I dream of spending time in a wooden house on a lake. There is a small pontoon and each morning I walk out and dive into the water, and each morning I am renewed.
I met a woman from Canada once, when I was living in Mexico. She had a lakehouse in Nova Scotia. There was something in her manner that would always strike me. I know what it is now. It is the air of someone, needing nothing more than to watch the wind play out across water’s surface – this dance of ripples and circles.
I understand how that waitress can miss her lakes in Poland.

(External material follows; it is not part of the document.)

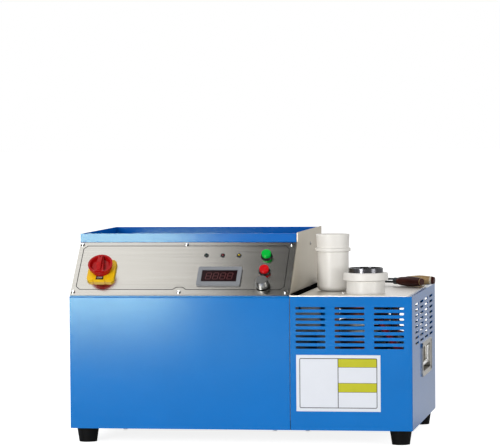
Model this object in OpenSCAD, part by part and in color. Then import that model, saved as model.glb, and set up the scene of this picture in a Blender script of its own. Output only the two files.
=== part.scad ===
// Bench-top induction furnace for melting gold. A sheet-steel cabinet holds the power unit on
// the left, under a sloped console with a tray on top, and the furnace box on the right.
// The frame is centred on the floor under the furnace: X to the right, Y to the back, Z up.

/* [Cabinet] */
// Width of the cabinet
body_w = 600; // [580:5:700]
// Depth of the cabinet
body_d = 400; // [390:5:480]
// Height of the front face and of the furnace box, above the feet
body_h = 231; // [225:1:260]
// Width of the console bay on the left
console_w = 388; // [370:1:400]
// Thickness of the painted steel sheet
sheet = 1.5; // [1:0.1:2]
// Gap at the seam between the two shells
seam = 0.6; // [0.4:0.1:1]
// Bend radius of the front right corner
corner_r = 3; // [2.5:0.5:6]
// Width of the flanges that are folded inwards
flange_w = 14; // [12:1:18]

/* [Feet] */
// Height of a rubber foot
foot_h = 26; // [20:1:32]
// Radius of a foot at the cabinet
foot_top_r = 19; // [17:0.5:22]
// Radius of a foot at the floor
foot_floor_r = 15.5; // [13:0.5:17]
// Distance from the cabinet's sides to a foot's axis
foot_in_x = 24; // [23:1:40]
// Distance from the cabinet's front and back to a foot's axis
foot_in_y = 33; // [25:1:50]

/* [Console] */
// Depth of the slope, measured along the floor
slope_run = 94; // [90:1:110]
// Rise of the slope
slope_rise = 90; // [85:1:105]
// Height of the tray's walls above its underside
lip_h = 15; // [12:1:25]
// Thickness of the stainless control panel
panel_t = 2; // [1.5:0.1:3]
// Distance from the foot of the slope to the panel's lower edge
panel_edge = 2; // [1:0.5:4]
// How far the heat shield stands proud of the panel
shield_proud = 1.5; // [0.5:0.5:3]

/* [Main switch] */
// Place of the main switch, from the left edge
switch_x = 50; // [45:1:70]
// Place of the main switch, up the slope
switch_s = 57; // [50:1:65]
// Side of the yellow switch plate
switch_plate_w = 48; // [46:1:52]
// Thickness of the yellow switch plate
switch_plate_t = 6; // [5:0.5:8]
// Diameter of the red knob
switch_knob_d = 43.6; // [40:0.2:45]
// Height of the knob's face above the panel
switch_knob_top = 22; // [20:0.5:26]
// Diameter of the switch shaft
switch_shaft_d = 8; // [6:0.5:10]

/* [Meter and lamps] */
// Middle of the power meter, from the left edge
meter_x = 260; // [250:1:270]
// Middle of the power meter, up the slope
meter_s = 46; // [44:1:50]
// Width of the meter's bezel
meter_w = 77; // [74:1:82]
// Height of the meter's bezel
meter_h = 43; // [41:1:46]
// Depth of the meter's case behind the panel
meter_depth = 45; // [35:1:50]
// First lamp, from the left edge
lamp_x = 231; // [225:1:240]
// Distance between the lamps
lamp_pitch = 29; // [24:1:32]
// Row of lamps, up the slope
lamp_s = 97.5; // [94:0.5:102]
// Diameter of a lamp's bezel
lamp_d = 8.6; // [8:0.2:11]

/* [Buttons and power knob] */
// Column of buttons, from the left edge
button_x = 338; // [325:1:345]
// Green button, up the slope
green_s = 96; // [94:0.5:100]
// Red button, up the slope
red_s = 59.5; // [57:0.5:63]
// Diameter of a button's cap
button_d = 16.4; // [15:0.2:17]
// Height of a button's cap above the panel
button_top = 9.5; // [8.5:0.5:12]
// Travel of a button
button_travel = 3.5; // [2.5:0.5:4]
// Power knob, up the slope
knob_s = 26.5; // [24:0.5:29]
// Diameter of the power knob's skirt
knob_d = 25.4; // [22:0.2:27]
// Height of the power knob above the panel
knob_top = 14; // [12:0.5:18]
// Diameter of the power knob's shaft
knob_shaft_d = 6; // [5:0.5:7]

/* [Vents] */
// Rows of slots
slot_rows = 8; // [6:1:8]
// Distance between the rows
slot_pitch = 9.7; // [8:0.1:10]
// Height of a slot
slot_h = 4.2; // [3:0.1:5]
// Length of a slot in the front
front_slot_l = 52; // [44:1:54]
// Length of a slot in the right side
side_slot_l = 55; // [45:1:60]
// Distance between the columns in the front
front_slot_step = 68; // [62:1:70]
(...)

This is lovely, Gabs. Such a strong sense of the touch and feel of water — and a beautiful cameo, at the end, of the woman from Canada.
She was a really lovely lady – perhaps I should try to get back in touch. Anyway, thanks for your generous thoughts, Hilary. It was that sense of what I love about water that I wanted to convey. Dan and I went swimming in the river during the sunshine last week – could be another post! No swans that time, though there were some disconcerted ducks.
Really beautiful, I like the poem more and more every time I read it. You cut out so much from the end, but I agree with Hilary Wilce, it really works as a cameo, so simple, neatly tying up the story. And fitting to read since I’ve been swimming in a mountain lake today!
I love that you went swimming in a mountain lake, Lizzie! Glad you like the poem – I lack the editor’s eye with poetry, as it’s not really my forte, so I just had to post it and hope.
Gabs you are amazing to be so open and sharing of the real part – so exposing and so honest. Other people reading it must learn how refreshing this is to be so secure as to be able to share in this way. There is so much in it I hardly know where to begin but I am left with some wonderful pictures and feelings. It made me feel very protective of you!! I love the poetry. I will read it again and again and am sure I will see more in it each time. Ju x
Well written Gab, the distance between you and Dan but then…he had you at “hello”. I love your honesty.
Thanks so much for reading – and yes, the power and beautiful simplicity of that one word, hello, when said with the love and friendship we need to hear.